**Input rows**
:::
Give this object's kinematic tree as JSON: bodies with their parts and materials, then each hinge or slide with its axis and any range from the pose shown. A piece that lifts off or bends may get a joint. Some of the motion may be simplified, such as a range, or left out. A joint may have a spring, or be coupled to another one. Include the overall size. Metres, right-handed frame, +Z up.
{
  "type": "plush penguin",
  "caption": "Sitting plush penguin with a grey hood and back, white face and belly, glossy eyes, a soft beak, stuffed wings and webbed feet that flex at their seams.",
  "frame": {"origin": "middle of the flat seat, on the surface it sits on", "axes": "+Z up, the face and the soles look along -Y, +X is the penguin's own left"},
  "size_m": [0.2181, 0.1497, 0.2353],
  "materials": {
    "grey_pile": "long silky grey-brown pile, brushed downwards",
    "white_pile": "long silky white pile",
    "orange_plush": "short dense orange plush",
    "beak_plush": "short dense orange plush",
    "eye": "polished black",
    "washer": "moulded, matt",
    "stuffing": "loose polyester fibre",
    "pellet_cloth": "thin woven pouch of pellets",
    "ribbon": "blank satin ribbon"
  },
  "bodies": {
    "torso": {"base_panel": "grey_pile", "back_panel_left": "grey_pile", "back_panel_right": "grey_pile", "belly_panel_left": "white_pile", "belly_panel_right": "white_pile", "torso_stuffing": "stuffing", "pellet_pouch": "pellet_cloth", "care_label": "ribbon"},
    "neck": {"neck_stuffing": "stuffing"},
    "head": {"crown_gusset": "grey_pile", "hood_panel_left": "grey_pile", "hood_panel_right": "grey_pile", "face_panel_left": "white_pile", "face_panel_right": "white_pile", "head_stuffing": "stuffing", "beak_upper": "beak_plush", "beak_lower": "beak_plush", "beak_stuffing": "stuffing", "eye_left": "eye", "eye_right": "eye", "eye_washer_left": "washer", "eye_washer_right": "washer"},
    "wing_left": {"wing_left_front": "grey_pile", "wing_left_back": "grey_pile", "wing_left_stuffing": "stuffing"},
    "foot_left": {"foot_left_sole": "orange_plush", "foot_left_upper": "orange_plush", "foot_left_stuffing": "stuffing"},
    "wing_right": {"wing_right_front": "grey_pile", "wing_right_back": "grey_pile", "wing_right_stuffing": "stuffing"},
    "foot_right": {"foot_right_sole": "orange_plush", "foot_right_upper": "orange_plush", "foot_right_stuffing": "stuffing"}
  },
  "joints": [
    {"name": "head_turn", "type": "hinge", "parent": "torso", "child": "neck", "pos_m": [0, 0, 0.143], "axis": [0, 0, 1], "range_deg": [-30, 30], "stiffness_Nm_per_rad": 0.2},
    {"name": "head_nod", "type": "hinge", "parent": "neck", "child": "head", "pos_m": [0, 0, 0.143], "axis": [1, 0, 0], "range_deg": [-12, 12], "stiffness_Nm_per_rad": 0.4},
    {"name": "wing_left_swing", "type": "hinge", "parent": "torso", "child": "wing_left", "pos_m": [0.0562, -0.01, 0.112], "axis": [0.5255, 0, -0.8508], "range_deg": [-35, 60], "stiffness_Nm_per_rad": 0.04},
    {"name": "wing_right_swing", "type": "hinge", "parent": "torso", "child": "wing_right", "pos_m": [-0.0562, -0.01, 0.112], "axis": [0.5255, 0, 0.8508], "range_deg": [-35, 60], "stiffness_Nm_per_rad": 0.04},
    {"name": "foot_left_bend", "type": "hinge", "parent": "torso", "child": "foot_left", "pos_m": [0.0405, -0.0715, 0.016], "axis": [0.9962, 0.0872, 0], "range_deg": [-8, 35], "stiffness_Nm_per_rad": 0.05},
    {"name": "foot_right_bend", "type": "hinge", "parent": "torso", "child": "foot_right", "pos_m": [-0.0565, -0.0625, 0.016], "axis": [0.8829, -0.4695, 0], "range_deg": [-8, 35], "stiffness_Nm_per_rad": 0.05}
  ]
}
:::
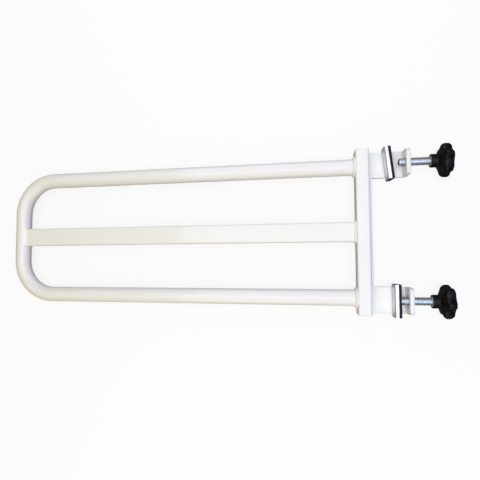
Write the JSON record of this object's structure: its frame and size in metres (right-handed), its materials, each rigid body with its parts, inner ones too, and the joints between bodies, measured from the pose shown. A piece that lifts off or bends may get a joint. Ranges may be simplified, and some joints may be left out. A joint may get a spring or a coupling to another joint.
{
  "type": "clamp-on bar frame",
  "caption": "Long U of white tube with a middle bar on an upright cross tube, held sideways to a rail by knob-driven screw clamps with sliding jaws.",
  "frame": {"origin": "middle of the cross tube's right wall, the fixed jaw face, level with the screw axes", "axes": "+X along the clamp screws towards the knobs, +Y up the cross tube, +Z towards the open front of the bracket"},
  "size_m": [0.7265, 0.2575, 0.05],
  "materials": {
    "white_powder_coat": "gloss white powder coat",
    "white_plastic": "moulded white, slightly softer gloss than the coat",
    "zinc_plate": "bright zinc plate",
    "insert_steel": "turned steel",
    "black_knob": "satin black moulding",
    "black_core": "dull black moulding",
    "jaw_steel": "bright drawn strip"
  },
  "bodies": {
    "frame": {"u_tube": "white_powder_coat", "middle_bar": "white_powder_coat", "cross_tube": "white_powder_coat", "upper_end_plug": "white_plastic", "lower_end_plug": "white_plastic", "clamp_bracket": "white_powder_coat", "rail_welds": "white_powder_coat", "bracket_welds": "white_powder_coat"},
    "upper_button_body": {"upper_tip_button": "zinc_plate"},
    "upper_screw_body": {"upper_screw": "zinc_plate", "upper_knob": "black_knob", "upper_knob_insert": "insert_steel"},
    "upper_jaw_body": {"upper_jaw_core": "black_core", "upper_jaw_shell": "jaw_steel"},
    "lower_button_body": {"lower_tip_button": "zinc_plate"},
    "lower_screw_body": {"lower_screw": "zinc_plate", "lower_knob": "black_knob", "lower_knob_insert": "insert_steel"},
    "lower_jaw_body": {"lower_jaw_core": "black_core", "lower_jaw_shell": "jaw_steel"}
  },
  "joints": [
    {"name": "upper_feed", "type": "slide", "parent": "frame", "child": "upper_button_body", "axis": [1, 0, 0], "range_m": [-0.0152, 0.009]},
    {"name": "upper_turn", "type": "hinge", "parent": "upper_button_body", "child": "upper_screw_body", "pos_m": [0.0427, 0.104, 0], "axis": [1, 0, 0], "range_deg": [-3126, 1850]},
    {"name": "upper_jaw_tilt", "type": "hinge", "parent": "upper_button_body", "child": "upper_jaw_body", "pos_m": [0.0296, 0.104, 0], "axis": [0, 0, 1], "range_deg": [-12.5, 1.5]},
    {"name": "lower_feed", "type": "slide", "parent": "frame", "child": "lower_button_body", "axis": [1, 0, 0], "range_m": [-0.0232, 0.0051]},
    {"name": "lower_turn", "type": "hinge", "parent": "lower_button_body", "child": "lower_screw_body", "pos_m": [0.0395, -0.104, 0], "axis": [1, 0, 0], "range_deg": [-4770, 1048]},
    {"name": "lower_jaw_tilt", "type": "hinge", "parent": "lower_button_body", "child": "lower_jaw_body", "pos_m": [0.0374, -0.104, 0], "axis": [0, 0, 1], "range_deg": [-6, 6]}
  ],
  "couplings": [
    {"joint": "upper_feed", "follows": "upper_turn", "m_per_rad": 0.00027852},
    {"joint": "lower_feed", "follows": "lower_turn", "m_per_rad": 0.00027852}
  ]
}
:::
**Aim of the exercise**
Among the records above, find each line holding the string "that" and pull it out.

**Answer to this exercise**
Give this object's kinematic tree as JSON: bodies with their parts and materials, then each hinge or slide with its axis and any range from the pose shown. A piece that lifts off or bends may get a joint. Some of the motion may be simplified, such as a range, or left out. A joint may have a spring, or be coupled to another one. Include the overall size. Metres, right-handed frame, +Z up.
  "caption": "Sitting plush penguin with a grey hood and back, white face and belly, glossy eyes, a soft beak, stuffed wings and webbed feet that flex at their seams.",
Write the JSON record of this object's structure: its frame and size in metres (right-handed), its materials, each rigid body with its parts, inner ones too, and the joints between bodies, measured from the pose shown. A piece that lifts off or bends may get a joint. Ranges may be simplified, and some joints may be left out. A joint may get a spring or a coupling to another joint.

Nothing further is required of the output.